Glorious failure – Derek Redmond and Eric Moussambani

As much as we like to think of it as fluffy and inclusive, the Olympics is an elitist event, make no bones about it – a stage for those gifted athletes who have honed their talents with relentless, brutal training. Further, an event which, really, only recognise its top three exponents at any given time (some athletes would argue only one). The draconian separatism of podium and non-podium makes no concession to match fitness, sportsmanship, morality, or even endeavour in and of itself. Here, fourth place in the world – an exalted achievement in any other walk of life – is only thought of in relation to the medal winners; a so-close-yet-so-far, gallant loser or so-close-yet-so-far. As us Brits know all too well (Dean Macey, Paula Radcliffe in the 10,000 in Sydney 2000 etc etc) – at least until Beijing’s impressive showing. (Or maybe that’s just my old man’s well-worn fandom coming through). Gold will win you global glory, multimillion-pound sportswear contracts, probably even a film; Silver, some national TV punditry; Bronze, at least a cereal contract; 5th place is positively obscurity.

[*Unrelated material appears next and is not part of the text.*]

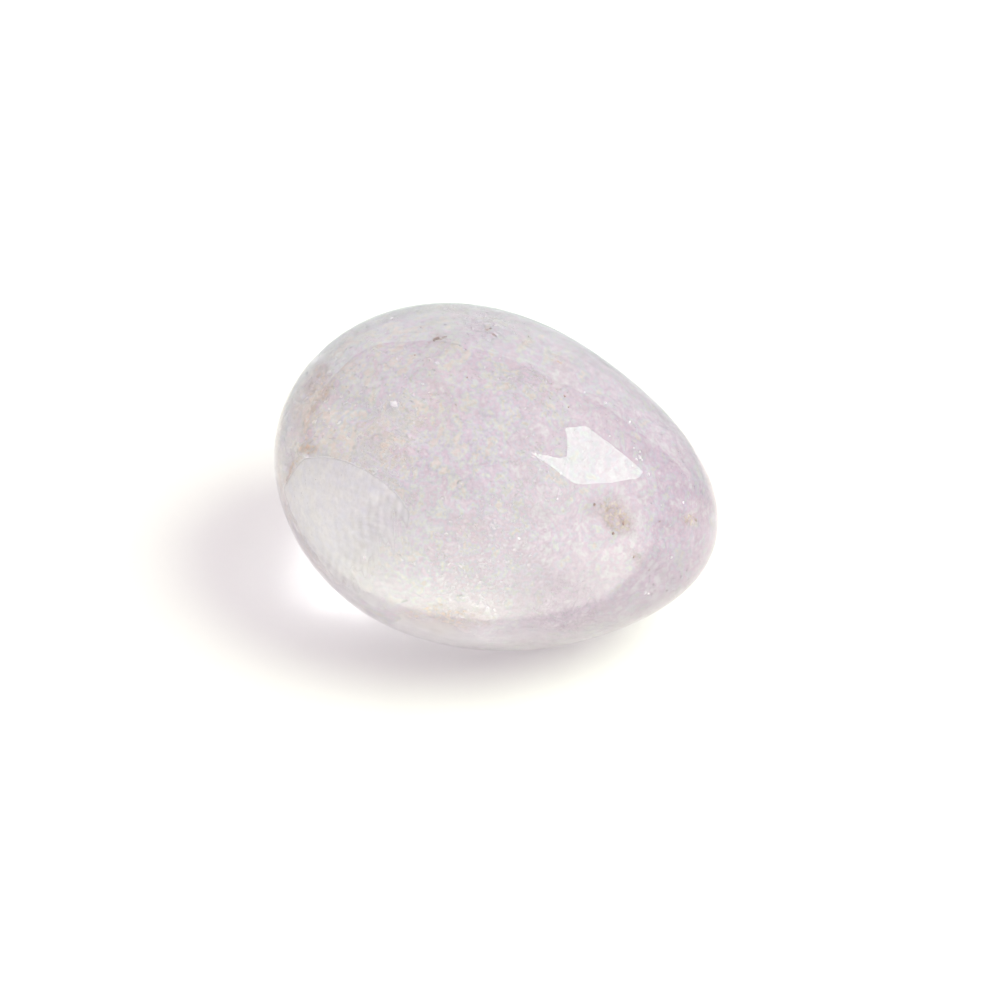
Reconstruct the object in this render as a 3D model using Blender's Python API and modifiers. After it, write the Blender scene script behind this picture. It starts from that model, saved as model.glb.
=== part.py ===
"""Polished egg of clear quartz, lying at rest on its side.

One natural stone, ground and polished all over: a turned egg form, blunt at
one end and narrower at the other, with a small flat spot where it rests.

Frame: metres, +Z up. The long way of the egg runs along X, narrow end
towards +X. The origin is the middle of the egg's footprint, on the surface
that the flat spot rests on.
"""

import math

import bpy

# --- driving dimensions (metres) -------------------------------------------
LENGTH = 0.0400          # tip to tip, along the egg's own axis
WIDTH = 0.0299           # largest diameter, across the axis
FLAT_HALF_WIDTH = 0.0026  # half the flat spot's width, across the egg

# Shape of the profile. The radius is that of an ellipse times a cubic of the
# height c, which goes from -1 at the blunt tip to +1 at the narrow tip.
TAPER = -0.152           # makes one end narrower than the other
FULLNESS = -0.049        # pulls both ends in a little
SHOULDER = 0.042         # keeps the narrow tip from getting too sharp

# Facets
RINGS = 40               # steps from tip to tip
SIDES = 64               # steps around the axis


def swell(c):
    """How far the outline departs from a plain ellipse at height c."""
    return 1.0 + TAPER * c + FULLNESS * c ** 2 + SHOULDER * c ** 3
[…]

That said, the Olympics is not just some grotesque allegory for the corporate world. Far from it. Of course, it is inherently cutthroat for the athletes, but the end (for at least, 99% I’d venture) is a glorious vindication of all their hard-earned work, played out through a medium which is intrinsically meritocratic and where the only losers are those who have to be prepared for it. Everyone else is enthralled, even inspired by the skill and determination of the Herculean feats. And all this is underpinned (or at least should be) by, if not friendship, deep respect for the endeavour of the competitors and consequent sportsmanship, borne out of a sense that, though everyone wants to win, there is noble pursuit of something greater at stake – a triumph of the human spirit.

Nowhere is this more evident than in this joint pick: Derek Redmond and Eric the Eel. Derek Redmond was in blistering form going into the final of the 400m Final at the Barcelona 1992 Games. He started strongly, but halfway down the back straight said he heard a shot from the crowd, which milliseconds later he realised was his hamstring, tragically, going. As all his competitors (rightly) sprinted on, Redmond knelt down in agony. But then  – undeterred – heroically hobbled on round the bend, one armed on the stricken leg and his faced etched with pain. Coming onto the home straight – with all the other athletes long finished – his dad ran on, brushing aside the protesting official to give his son the physical and emotional support to limp over the line…to the standing ovation of nearly all the crowd. Redmond’s disqualification paled into insignificance; if anything a validation of this incredible act.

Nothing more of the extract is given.